Once you really think about it, are your images really all that "safe" with digital? I invite rebuttals, opinions and informative disagreements.
This discussion has been had many times on RFF. You may have posted the question in innocence, but most who post it do so fully intending to once again proclaim the goodness of film and the badness of digital. If that is your intent, I invite you to go soak your head. If not, here is my reply.
Your bank (I presume you have one) does not store your financial records on paper, and hasn't for decades. They store those records digitally, on tape, hard drives, and other optical or electro-magnetic media. They store them in secure locations, redundantly, and they have and practice using BUR (backup and restore) on a regular basis, including having offsite third-party data centers located in other physical locations where they could take their data and restore in a matter of days even presuming the worst possible natural disaster.
As you may be aware, the 9/11 attacks on the USA were intended to bring down the financial center by attacking the twin towers.
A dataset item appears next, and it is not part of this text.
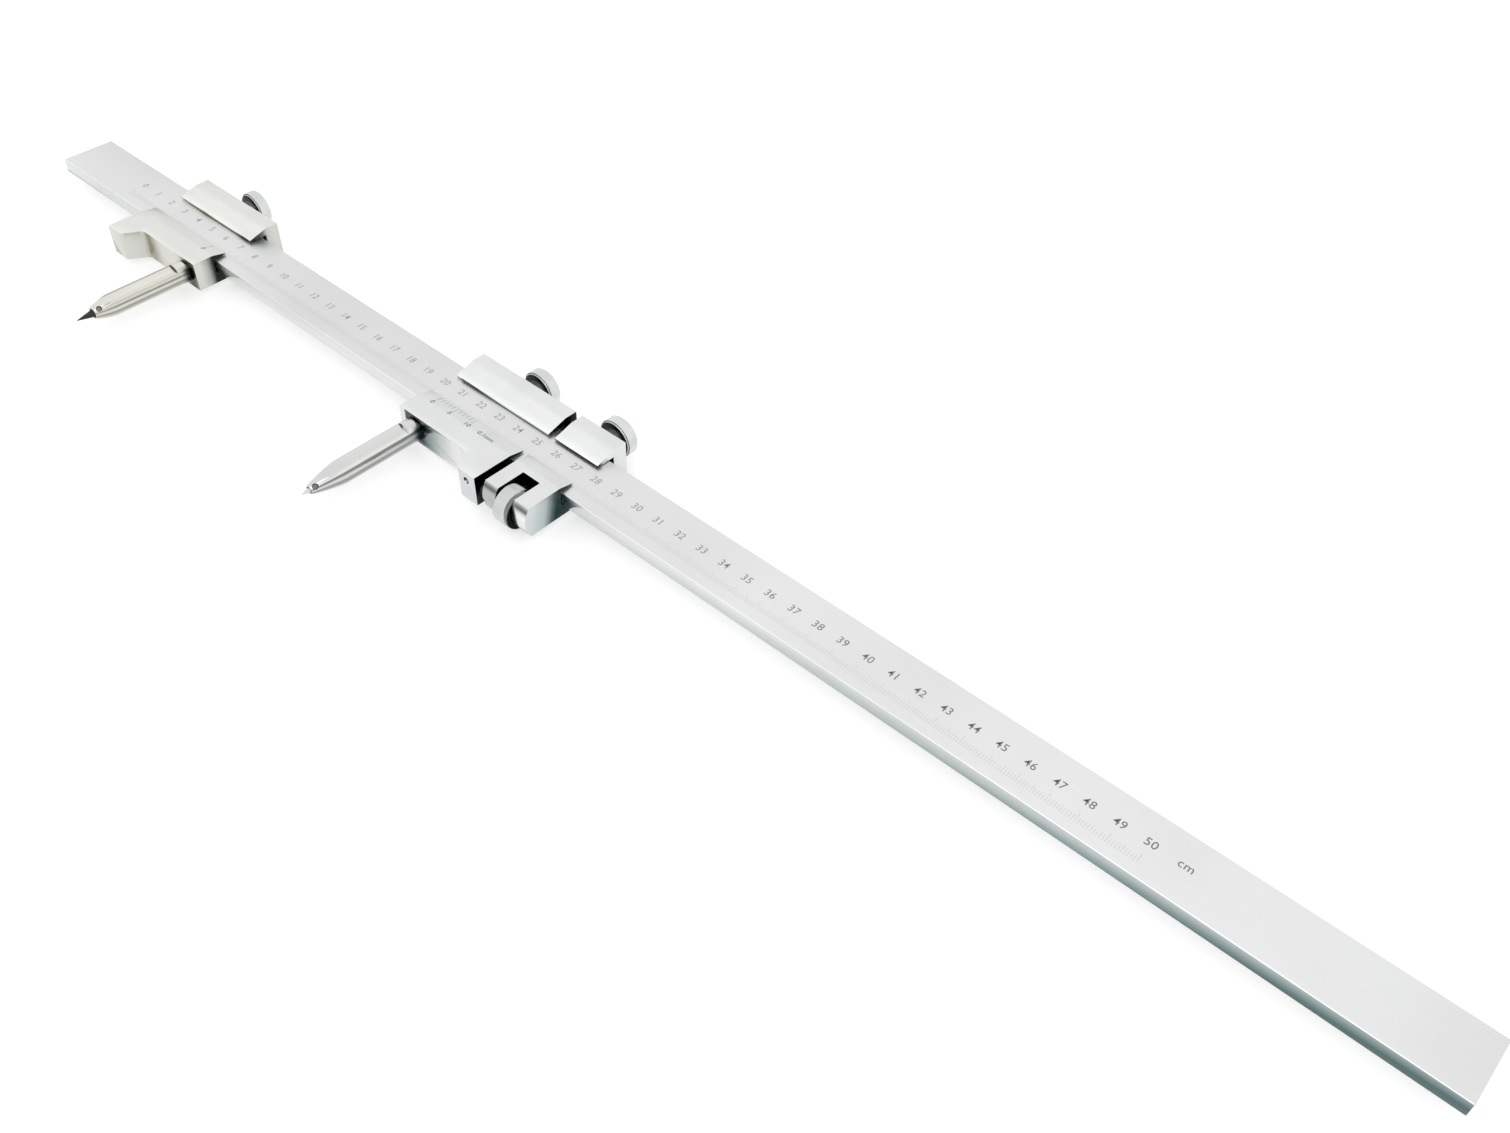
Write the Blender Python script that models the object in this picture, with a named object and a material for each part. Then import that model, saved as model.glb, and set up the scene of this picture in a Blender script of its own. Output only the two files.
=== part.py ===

Do you know how much money was lost out of bank holder's accounts on account of the attacks, which utterly wiped out the financial records of several banks and brokerages? None. Not one penny was lost.
At the same time, 40,000 negatives of the John F. Kennedy years in office, the vast majority of them unprinted and unscanned, were destroyed when the towers fell. They were not recovered. The only remaining copies were those few negatives which had been printed over the years, which were scanned from the remaining prints. All was lost. They won't be back. They're gone.
Digital media is prone to failure. So is film. Entropy and natural and physical disasters ensure that nothing will last forever. Film, left to itself in a safe protected environment, may outlast digital media, such as a floppy disk or a CD or DVD.
However, digital media is not and was never intended to be a permanent storage solution. It is understood (by all those who are not complete luddites or flaming a-holes) that copies must be kept, and media must be updated. Unlike, say, 35mm film, which has remained unchanged in format for over a century, digital storage methods continue to change. A 5 1/4" floppy disk, even a 3.5 inch disk, is unlikely to be readable with the typical PC today, which lacks such drives entirely.
That means that the responsibility to maintain digital files is on the owner or caretaker of those files. Whether they are financial records or digital photos, the methods used for storage, backup, and recovery are the same.
Having recognized that one has a responsibility to maintain one's own digital photos, one must then decide to what extent one is willing to go. You can spend a lot or a little. You can devise complex schemes or simple ones. You can cut corners or not. There are levels of security, and it is up to the person whose photos they are to decide to what extent they wish to go.
The first problem to deal with is redundancy. Disks and drives fail, so duplicate (at the minimum) copies are a necessity. This can be accomplished in a variety of ways, from using external drives (USB, Firewire, etc) to burning multiple copies on DVD.
The second problem is locality. Your home or office represents a single point of failure. If (God forbid) your home should burn down or be hit with a natural disaster of some sort, having your photos on two hard drives will not help you. So it behooves one to keep one's photos in more than one location. A friend or relative's house, hired third-party offsite storage, etc, etc. Fortunately, this is where digital media outshines film. Film copies are, by nature, inferior to the originals, even if only slightly. Subsequent copies of copies are more degraded yet. Digital files are exact. One file is the same as another, perfectly, if copied bit-for-bit, which is the normal method. So multiple copies stored in multiple locations are not only do-able, but they are also exact duplicates.
Having said this, there are those who proclaim this to be
'too much work'. Well, that is their choice, of course. However, it is what is required if one wants to protect their images. If one does not care what happens to one's images, then there is no reason to bother with backups, duplicates, remote storage, etc. It depends on what value you place on your work.
I have a friend who came back from a trip of a lifetime to Alaska, and he was very angry and upset because he had two compact flash microdrives of photos, and one of them failed. He had not copied the photos to his laptop or any other media while he was in Alaska, although he had his laptop with him, along with a card reader, so he could have done so. He did not blame digital - it wasn't the fault of digital. It was his fault.
He told me that years previous, he had dropped a critical roll of film over a bridge while standing on it taking photos and he tried to change rolls and got fumble-fingers. That was also his fault (and very bad luck), not the fault of film.
Digital media can fail. If that is understood, precautions can be taken. Failing to take those precautions is not the fault of the media, but of the person.
As an aside - anyone who imagines that in the years and decades after they shuffle off this mortal coil, some grandson or great-granddaughter will be holding your negatives up to the light to try to figure out what kind of person you were needs to take a closer look at eBay. Five minutes after you're dead, your children will have your precious cameras and lenses on eBay, and your treasured and well-preserved negatives will be at the local dump. Refer to the multiple posts by newbies on RFF that begin
"I just inherited this camera from my granddad...what's it worth?"